NEW YORK: Gold eased on Monday, resuming a broad decline from the previous week, as the dollar firmed and risk sentiment recovered with markets weighing how severe the economic impact would be from the Omicron coronavirus variant.
Spot gold fell 0.4% to $1,784.41 per ounce by 11:17 a.m. ET (1617 GMT) after ending last week 2.9% lower, its biggest weekly drop since June. US gold futures remained unchanged at $1,786.30.
A semblance of calm returned to world markets following last week’s selloff that was driven by the discovery of the new variant that prompted some countries to tighten border controls.
With people trying to digest news about the new COVID-19 variant, “the reality of the situation, with equities bouncing back right now and gold kind of flat, is people are into risk-on assets,” said Bob Haberkorn, senior market strategist at RJO Futures.
The prospect of higher interest rates, which lift the opportunity cost of holding non-yielding assets, had been weighing on gold, and the market was closely tracking the timeline for the US Federal Reserve to tighten policy.

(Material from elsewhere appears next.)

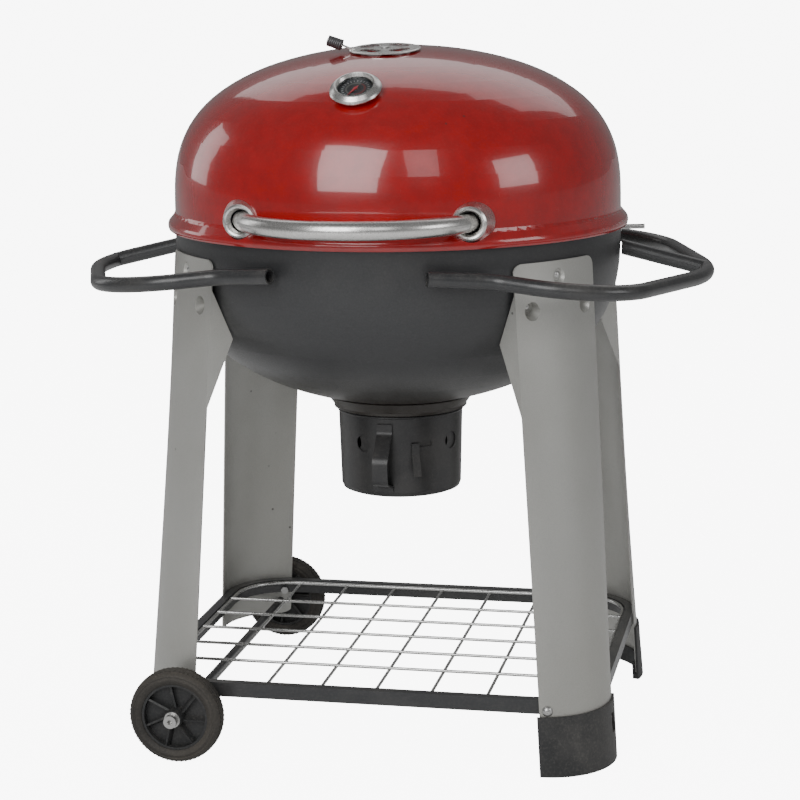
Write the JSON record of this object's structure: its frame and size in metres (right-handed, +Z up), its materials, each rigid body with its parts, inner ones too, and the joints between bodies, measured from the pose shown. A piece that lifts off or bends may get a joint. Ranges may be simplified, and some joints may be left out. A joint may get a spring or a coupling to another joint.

Likely posing additional headwinds for gold, the dollar firmed, making bullion more expensive for overseas buyers, while US Treasury yields climbed.
Until we get more news about the Omicron and its potential, “the market will continue to trade with uncertainty. That will not only impact some of the markets that depend on demand, like energy and metals and stock markets, but also gold,” Saxo Bank analyst Ole Hansen said.
Elsewhere, spot silver fell 1.3% to $22.82 per ounce. Among the autocatalysts, platinum gained 1.2% to $965, and palladium climbed 2.2% to $1,786.68.
“While automotive demand remains constrained from the semiconductor chip shortage, the price is likely to remain under pressure,” analysts at Heraeus precious metals said in a note.